Scientists from the University of California, San Diego School of Medicine have identified a protein that seems to serve as a switch, regulating the spread of cancer from the primary tumor to distant spots in the body – a process known as metastasis. The protein is used by embryo cells during early development, but then disappears from the body after an individual comes out of the womb.
According to the researchers, the protein was only found in people with metastatic cancer, leading them to belive that the regulation of this protein could potentially stop the dangerous progression of this killer disease.
“The protein seems to get turned off (after embryonic development), and we’ve only identified a small sub-population of cells that can turn it on,” lead investigator, Dr. Thomas Kipps, Evelyn and Edwin Tasch Chair in Cancer Research at UC San Diego, told FoxNews.com. “By and large, we looked at the brain, lungs, heart, kidney and other organs, and it wasn’t there. Then we looked at a variety of cancers – breast, ovarian, prostate – and it seems to be a common theme to express this embryonic protein.”
Kipps said they stumbled upon this protein while conducting immunotherapy research on leukemia patients, in which they reengineered the patients’ leukemia cells and injected them into their bodies. This technique is meant to enhance the body’s natural immune response to cancer.
“We did have patients respond to their leukemia cells, but part of the immune response was a cell that targeted (this protein),” Kipps said. “Anecdotally, these patients did well. So we wanted to know (what) it is doing.”
The protein, called Receptor-tyrosine-kinase-like Orphan Receptor 1, or ROR1, is involved in a process known as epithelial mesenchymal transition (EMT), which occurs during early embryonic development. Throughout the EMT process, embryonic cells migrate and eventually grow into new organs.
Kipps explained that ROR1’s role during embryonic development may explain how it helps cancers to grow and spread.
“It’s a protein that sits on the surface of the cancer, so it has the ability to bind to other proteins outside of the cell and may have the ability to bind to other proteins on the cancer cell membrane,” Kipps said. “Half of it sits outside the cell and half inside the cell. It’s like having an antenna sticking out, and then you have a transmitter below the surface. That transmitter conveys important signals to the cell, and it seems to allow itself to assume a better state of migration.”

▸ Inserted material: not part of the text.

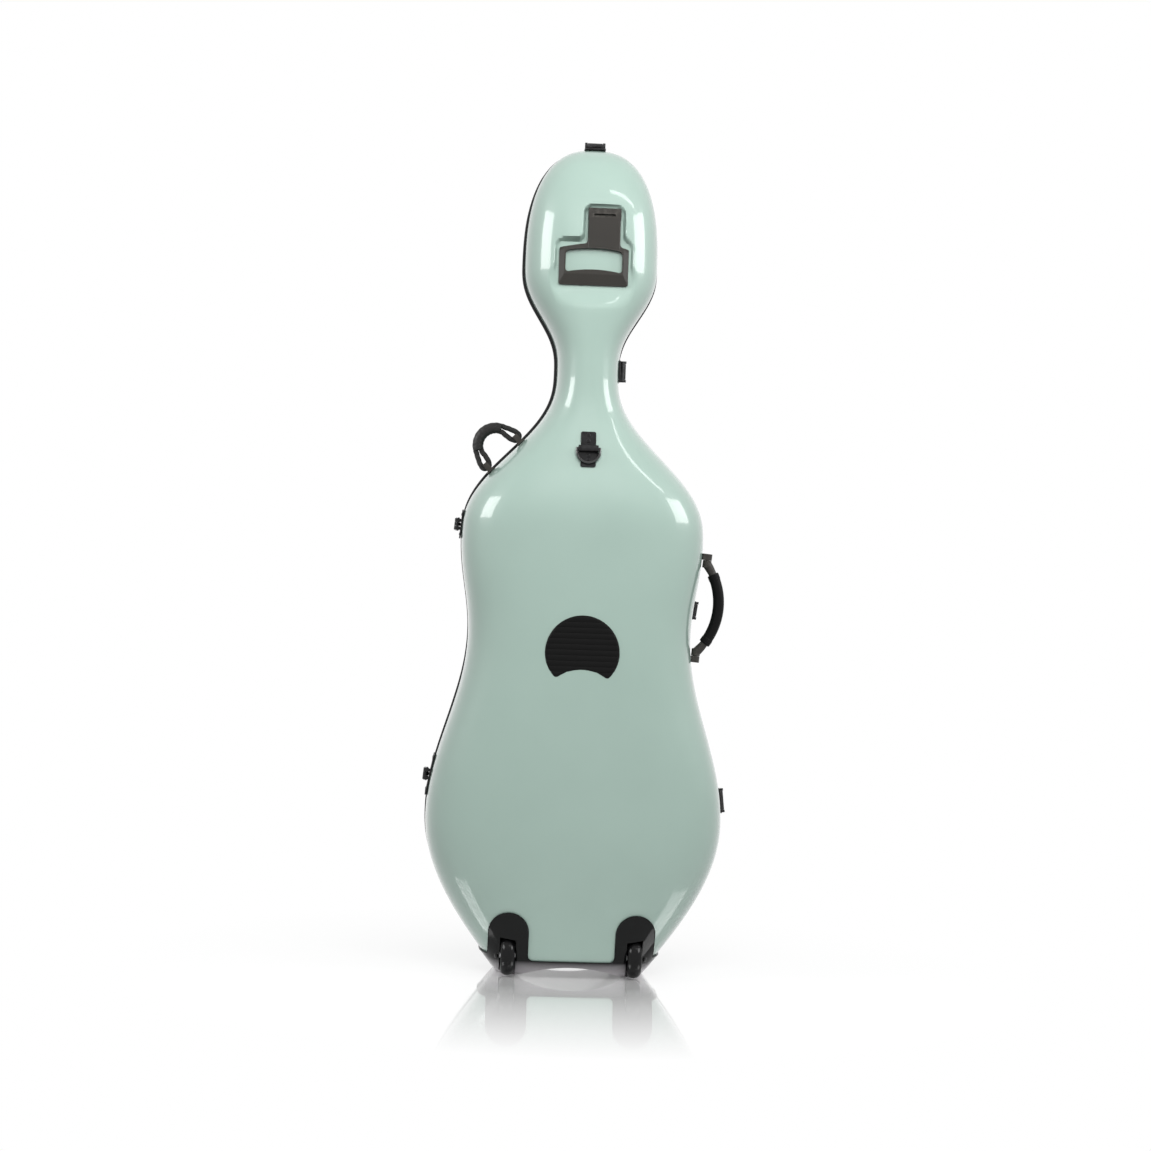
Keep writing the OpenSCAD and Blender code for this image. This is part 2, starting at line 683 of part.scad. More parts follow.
function lever_w(len) = len - 2 * ear_t - 2.4;
module latch_lever(len, rise) color(black) translate([pivot_x(rise), 0, 0]) difference() {
    union() {
        translate([0, pivot_y, 0]) along_z(barrel_r, lever_w(len));
        translate([0.1, pivot_y, -lever_w(len) / 2])
            cube([barrel_r - 0.1, latch_front - pivot_y, lever_w(len)]);
        translate([0, latch_front - 3, -lever_w(len) / 2]) difference() {
            cube([ear_r + 0.2, 6, lever_w(len)]);
            translate([-3.2, 4.5, -1]) cylinder(r = 4, h = lever_w(len) + 2);
        }
    }
    translate([0, pivot_y, 0]) along_z(latch_pin_d / 2 + pin_fit, len + 2);
}
module latch_keeper(len, rise) color(black) {
    translate([seat + latch_plate_t / 2, rim_h + 0.4 + latch_front / 2, 0]) rotate([0, 90, 0])
        linear_extrude(latch_plate_t, center = true) rounded_box(len, latch_front, 3);
    translate([seat, 5, -lever_w(len) / 2 + 1])
        cube([pivot_x(rise) - latch_gap - seat, 5, lever_w(len) - 2]);
}
// Where the outline curves inwards, a plate's back is shaped to the shell
module shaped_to_shell(stops, z) difference() {
    children();
    if (stops == back_depth) on_back() half_solid(stops, -seat, z - 60, z + 60);
    else on_lid() half_solid(stops, -seat, z - 60, z + 60);
}
module latch_pin(len, rise) color(steel) translate([pivot_x(rise), pivot_y, 0])
    along_z(latch_pin_d / 2, len - 1.2);

// Head handle: a flap that hangs in the recess from a screwed tab
flap_seat = 0.4;
flap_mid = -(recess_y + flap_seat + flap_t / 2);
ear_w = 9;
shoulder_drop = 8;
module in_recess() on_back() translate([stem_off, flap_mid, flap_z]) children();
module window() {
    arc_r = 170;
    intersection() {
        rounded_box(window_w, window_h + 4, 6);
        translate([0, (window_h + 4) / 2 - arc_r]) circle(arc_r, $fn = 160);
    }
}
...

In a series of lab experiments, Kipps and his team found that high-level expression of ROR1 in breast cancer cells were associated with higher rates of relapse and metastasis. However, when they used therapies to silence the expression of ROR1, the researchers were successfully able to inhibit metastatic spread of the cancer cells in animal models.
“It’s like taking the antenna away; you can’t hear the radio or TV station anymore,” Kipps said. “The cancer cells become more fragile and don’t grow as well.”
After cardiovascular disease, cancer is the second leading cause of death in the United States, with 575,000 Americans dying from the disease each year. One of the scariest aspects of receiving a cancer diagnosis is learning how far the disease has spread throughout the body. An individual’s prognosis can vary greatly depending on the extent of the cancer’s progression; if it has spread too much, modern treatments can do little to stop it. This explains why the vast majority of cancer-related deaths – approximately 90 percent – are due to metastasis of the original tumor cells.
Since ROR1 is only expressed in cancer cells, Kipps said it provides a singular target for future therapies aimed at containing and reversing metastasis. Then, once the cancer becomes more localized, traditional therapies such as radiation and surgery can help remove the original tumor from the body.
“I think it’s an exciting time for cancer treatment,” Kipps said. “I do think it’s a great time for discoveries, and hopefully we’ll be able to cure many forms of cancer – turning it into a bad experience rather than a life threatening event.”
The research was published in the June 15 issue of the journal Cancer Research.